Blog | Embedl

Introducing hfviewer

Written by Embedl | May 4, 2026 10:01:13 AM

 

The Hugging Face ecosystem already has model cards, spaces, checkpoints, benchmarks, and demos. What it has still been missing is a fast general-purpose way to see how a model is put together. We built hfviewer.com to fill that gap: paste a Hugging Face model URL, open an interactive architecture graph in the browser, and move between overview and detail without installing anything.

Why we are doing this

This is our way of giving back to the Hugging Face community.

Why we built it

We kept running into the same problem: a model card can tell you what a model is for, but it rarely helps you inspect the actual structure quickly. If you want to understand where the vision encoder enters, how the decoder repeats, whether the model routes through experts, or how a multimodal merge happens, you often end up reading config files, staring at code, or building your own mental graph from scattered clues.
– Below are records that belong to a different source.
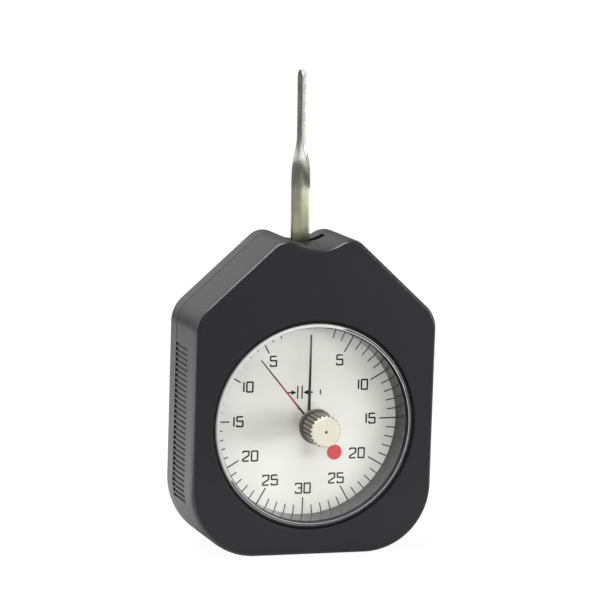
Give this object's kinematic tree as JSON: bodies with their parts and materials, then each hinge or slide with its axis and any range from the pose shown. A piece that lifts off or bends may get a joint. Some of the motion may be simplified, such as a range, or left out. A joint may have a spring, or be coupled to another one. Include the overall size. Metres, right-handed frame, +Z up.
{
  "type": "dial tension gauge",
  "caption": "Hand-held gauge with a round dial, a swinging measuring lever on top and a resettable memory pointer.",
  "frame": {"origin": "middle of the casing's flat bottom, half way between its front and back faces", "axes": "+Z up along the lever, +Y from the dial to the back, +X to the right of the dial's reader"},
  "size_m": [0.0628, 0.0322, 0.1201],
  "materials": {
    "casing": "satin charcoal",
    "crystal": "clear, polished",
    "seal": "matte black",
    "dial": "pale grey, printed",
    "pointer_black": "satin black",
    "pointer_red": "satin red",
    "lever": "nickel plated",
    "knob": "satin, fluted",
    "steel": "bright",
    "brass": "satin"
  },
  "bodies": {
    "casing": {"front_cover": "casing", "rear_cover": "casing", "case_screw_lower_left": "steel", "case_screw_lower_right": "steel", "case_screw_upper_left": "steel", "case_screw_upper_right": "steel", "crystal": "crystal", "crystal_seal": "seal", "knob_bush": "brass", "dial_plate": "dial", "movement_front_plate": "brass", "movement_rear_plate": "brass", "pillar_left": "brass", "pillar_right": "brass", "pillar_lower": "brass", "plate_screw_left": "steel", "plate_screw_right": "steel", "plate_screw_lower": "steel", "movement_screw_left": "steel", "movement_screw_right": "steel", "movement_screw_lower": "steel", "stop_pin_left": "steel", "stop_pin_right": "steel", "lever_front_bush": "brass", "lever_rear_bush": "brass", "measuring_spring": "steel", "measuring_spring_stud": "brass", "centre_front_bush": "brass", "centre_rear_bush": "brass", "hairspring": "steel", "hairspring_stud": "brass"},
    "lever": {"measuring_lever": "lever", "lever_arbor": "steel", "lever_hub": "brass", "sector_gear": "brass", "measuring_spring_collet": "brass"},
    "pointer": {"main_pointer": "pointer_black", "main_pointer_hub": "pointer_black", "centre_arbor": "steel", "hairspring_collet": "brass"},
    "reset": {"reset_knob": "knob", "knob_stem": "steel", "friction_washer": "steel", "memory_pointer_hub": "pointer_black", "memory_pointer": "pointer_red"}
  },
  "joints": [
    {"name": "lever_swing", "type": "hinge", "parent": "casing", "child": "lever", "pos_m": [0, 0, 0.0628], "axis": [0, 1, 0], "range_deg": [-9.47, 9.47], "stiffness_Nm_per_rad": 0.1},
    {"name": "pointer_turn", "type": "hinge", "parent": "casing", "child": "pointer", "pos_m": [0, 0, 0.0328], "axis": [0, 1, 0], "range_deg": [-180, 180]},
    {"name": "knob_turn", "type": "hinge", "parent": "casing", "child": "reset", "pos_m": [0, 0, 0.0328], "axis": [0, 1, 0], "range_deg": [-314, 34]}
  ],
  "couplings": [
    {"joint": "pointer_turn", "follows": "lever_swing", "ratio": -19}
  ]
}
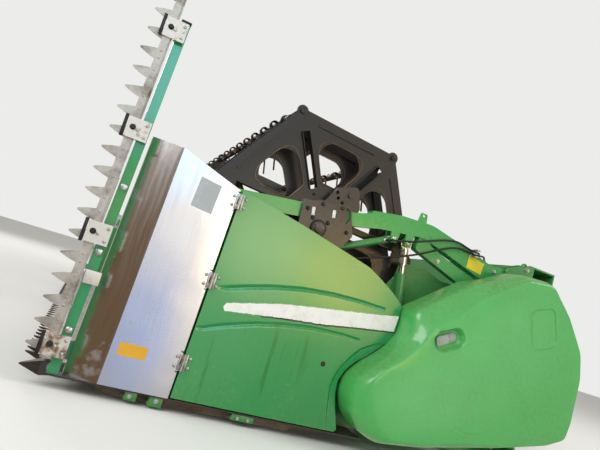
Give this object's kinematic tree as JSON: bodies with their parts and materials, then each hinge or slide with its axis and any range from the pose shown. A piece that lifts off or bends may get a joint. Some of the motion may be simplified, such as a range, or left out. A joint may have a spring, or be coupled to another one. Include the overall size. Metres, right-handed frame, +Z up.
{
  "type": "combine grain header",
  "caption": "Grain header of a combine harvester with rapeseed extension table, upright side knives, tined pick-up reel, feed auger and green end covers",
  "frame": {"origin": "On the ground under the middle of the header: halfway across its width and halfway from the tips of the knife guards to the back of the end shields.", "axes": "+X to the header's left end (the end in the picture), +Y to the rear, where the combine couples on, +Z up. Metres in the record and GLB, millimetres in STEP."},
  "size_m": [5.8, 2.2761, 1.4682],
  "materials": {
    "green_paint": "glossy, dusty",
    "green_plastic": "moulded, glossy",
    "black_paint": "satin, dusty",
    "stainless": "brushed",
    "zinc": "zinc, rusty in places",
    "steel_sheet": "worn bright",
    "wear_steel": "scraped, rusty edges",
    "auger_paint": "worn",
    "chrome_rod": "polished"
  },
  "bodies": {
    "header": {"arm_brackets": "green_paint", "auger_trough": "green_paint", "back_posts": "green_paint", "back_wall": "green_paint", "drive_case": "green_paint", "end_wall_left": "green_paint", "end_wall_right": "green_paint", "extension_table": "steel_sheet", "feeder_adapter": "black_paint", "floor_frame": "black_paint", "knife_clamps": "zinc", "knife_guards": "black_paint", "low_beam": "green_paint", "runners": "wear_steel", "shaft_bearings": "black_paint", "side_box_left": "stainless", "side_box_right": "stainless", "side_post_left": "green_paint", "side_post_right": "green_paint", "side_sills": "black_paint", "top_beam": "green_paint"},
    "side_panel_body_left": {"side_panel_left": "green_paint"},
    "side_panel_body_right": {"side_panel_right": "green_paint"},
    "end_shield_body_left": {"end_shield_left": "green_plastic"},
    "end_shield_body_right": {"end_shield_right": "green_plastic"},
    "side_knife_body_left": {"side_knife_left": "zinc"},
    "side_knife_body_right": {"side_knife_right": "zinc"},
    "main_knife_body": {"main_knife": "zinc"},
    "auger": {"auger_drum": "auger_paint", "auger_flights": "auger_paint"},
    "shaft": {"drive_shaft": "wear_steel"},
    "arms": {"reel_arms": "green_paint"},
    "carriages": {"reel_carriages": "black_paint"},
    "reel": {"reel_tube": "black_paint", "reel_shafts": "wear_steel", "reel_spiders": "black_paint"},
    "reel_cam": {"reel_cam_spider": "black_paint"},
    "lift_barrels": {"lift_ram_barrel_left": "green_paint", "lift_ram_barrel_right": "green_paint"},
    "lift_rods": {"lift_ram_rod_left": "chrome_rod", "lift_ram_rod_right": "chrome_rod"},
    "slide_barrels": {"slide_ram_barrel_left": "green_paint", "slide_ram_barrel_right": "green_paint"},
    "slide_rods": {"slide_ram_rod_left": "chrome_rod", "slide_ram_rod_right": "chrome_rod"},
    "bat_1": {"reel_bat_1": "black_paint"},
    "bat_2": {"reel_bat_2": "black_paint"},
    "bat_3": {"reel_bat_3": "black_paint"},
    "bat_4": {"reel_bat_4": "black_paint"},
    "bat_5": {"reel_bat_5": "black_paint"},
    "bat_6": {"reel_bat_6": "black_paint"}
  },
  "joints": [
    {"name": "reel_lift", "type": "hinge", "parent": "header", "child": "arms", "pos_m": [0, 0.792, 0.91], "axis": [-1, 0, 0], "range_deg": [0, 28]},
    {"name": "reel_fore_aft", "type": "slide", "parent": "arms", "child": "carriages", "axis": [0, -0.989, -0.1482], "range_m": [0, 0.35]},
    {"name": "reel_spin", "type": "hinge", "parent": "carriages", "child": "reel", "pos_m": [0, -0.242, 0.818], "axis": [-1, 0, 0], "continuous": true},
    {"name": "reel_cam_spin", "type": "hinge", "parent": "carriages", "child": "reel_cam", "pos_m": [0, -0.207, 0.862], "axis": [-1, 0, 0], "continuous": true},
    {"name": "bat_1_turn", "type": "hinge", "parent": "reel", "child": "bat_1", "pos_m": [0, -0.45613, 1.25317], "axis": [-1, 0, 0], "continuous": true},
    {"name": "bat_2_turn", "type": "hinge", "parent": "reel", "child": "bat_2", "pos_m": [0, -0.72593, 0.85014], "axis": [-1, 0, 0], "continuous": true},
    {"name": "bat_3_turn", "type": "hinge", "parent": "reel", "child": "bat_3", "pos_m": [0, -0.5118, 0.41497], "axis": [-1, 0, 0], "continuous": true},
    {"name": "bat_4_turn", "type": "hinge", "parent": "reel", "child": "bat_4", "pos_m": [0, -0.02787, 0.38283], "axis": [-1, 0, 0], "continuous": true},
    {"name": "bat_5_turn", "type": "hinge", "parent": "reel", "child": "bat_5", "pos_m": [0, 0.24193, 0.78586], "axis": [-1, 0, 0], "continuous": true},
    {"name": "bat_6_turn", "type": "hinge", "parent": "reel", "child": "bat_6", "pos_m": [0, 0.0278, 1.22103], "axis": [-1, 0, 0], "continuous": true},
    {"name": "auger_spin", "type": "hinge", "parent": "header", "child": "auger", "pos_m": [0, 0.593, 0.387], "axis": [1, 0, 0], "continuous": true},
    {"name": "drive_shaft_spin", "type": "hinge", "parent": "header", "child": "shaft", "pos_m": [1.7, 1.01, 0.42], "axis": [1, 0, 0], "continuous": true},
    {"name": "main_knife_stroke", "type": "slide", "parent": "header", "child": "main_knife_body", "axis": [1, 0, 0], "range_m": [-0.038, 0.038]},
    {"name": "side_knife_stroke_left", "type": "slide", "parent": "header", "child": "side_knife_body_left", "axis": [0, 0.0185, 0.9998], "range_m": [-0.019, 0.019]},
    {"name": "side_panel_open_left", "type": "hinge", "parent": "header", "child": "side_panel_body_left", "pos_m": [2.759, -0.61779, 0.49], "axis": [0, -0.0279, -0.9996], "range_deg": [0, 95]},
    {"name": "end_shield_open_left", "type": "hinge", "parent": "header", "child": "end_shield_body_left", "pos_m": [2.745, 1.068, 0.43], "axis": [0, 0, 1], "range_deg": [0, 80]},
    {"name": "side_knife_stroke_right", "type": "slide", "parent": "header", "child": "side_knife_body_right", "axis": [0, 0.0185, 0.9998], "range_m": [-0.019, 0.019]},
    {"name": "side_panel_open_right", "type": "hinge", "parent": "header", "child": "side_panel_body_right", "pos_m": [-2.759, -0.61779, 0.49], "axis": [0, 0.0279, 0.9996], "range_deg": [0, 95]},
    {"name": "end_shield_open_right", "type": "hinge", "parent": "header", "child": "end_shield_body_right", "pos_m": [-2.745, 1.068, 0.43], "axis": [0, 0, -1], "range_deg": [0, 80]},
    {"name": "lift_barrel_turn", "type": "hinge", "parent": "header", "child": "lift_barrels", "pos_m": [0, 0.293, 0.31], "axis": [-1, 0, 0], "range_deg": [0, 7]},
    {"name": "lift_rod_out", "type": "slide", "parent": "lift_barrels", "child": "lift_rods", "axis": [0, -0.1523, 0.9883], "range_m": [0, 0.28]},
    {"name": "slide_barrel_turn", "type": "hinge", "parent": "arms", "child": "slide_barrels", "pos_m": [0, 0.128, 0.894], "axis": [-1, 0, 0], "range_deg": [0, 8.5]},
    {"name": "slide_rod_out", "type": "slide", "parent": "slide_barrels", "child": "slide_rods", "axis": [0, -0.8979, -0.4402], "range_m": [0, 0.345]}
  ],
  "couplings": [
    {"joint": "reel_cam_spin", "follows": "reel_spin", "ratio": 1},
    {"joint": "lift_barrel_turn", "follows": "reel_lift", "ratio": 0.23042},
    {"joint": "lift_rod_out", "follows": "reel_lift", "m_per_rad": 0.56209},
    {"joint": "slide_barrel_turn", "follows": "reel_fore_aft", "rad_per_m": 0.41071},
    {"joint": "slide_rod_out", "follows": "reel_fore_aft", "ratio": 0.97336},
    {"joint": "bat_1_turn", "follows": "reel_spin", "ratio": -1},
    {"joint": "bat_2_turn", "follows": "reel_spin", "ratio": -1},
    {"joint": "bat_3_turn", "follows": "reel_spin", "ratio": -1},
    {"joint": "bat_4_turn", "follows": "reel_spin", "ratio": -1},
    {"joint": "bat_5_turn", "follows": "reel_spin", "ratio": -1},
    {"joint": "bat_6_turn", "follows": "reel_spin", "ratio": -1}
  ]
}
hfviewer is meant to make that first architectural pass much faster. You can open a model directly from the Hugging Face URL, get a visual map in the browser, and then zoom from the broad system shape down into the more specific substructure that matters for understanding deployment, latency, and correctness.

What hfviewer does

  • Open models directly from Hugging Face

  • Paste a model URL or repo id and open the graph without a local setup or notebook workflow.

  • Switch between overview and detail

  • Granularity levels let you move from the high-level architecture down to more specific traced blocks and paths.

A new kind of interactive blog

One of the most interesting things hfviewer enables is not just a prettier model page, but a new kind of technical article. On the Gemma 4 family page, the blog text and the graph are connected. You can read a section about a particular architectural decision, jump into the corresponding part of the graph, and then move back into the article with the surrounding context still intact.

That matters because model understanding is rarely linear. Sometimes you start from prose and need to verify it visually. Sometimes you see a node, a route, or a merge in the graph and want the editorial explanation immediately. We think that graph-to-text and text-to-graph loop is a better format for ML communication than a static diagram dropped into a long post.

We are releasing this because we think architecture understanding should be easier to share, easier to discuss, and easier to build on. Again: This is our way of giving back to the Hugging Face community.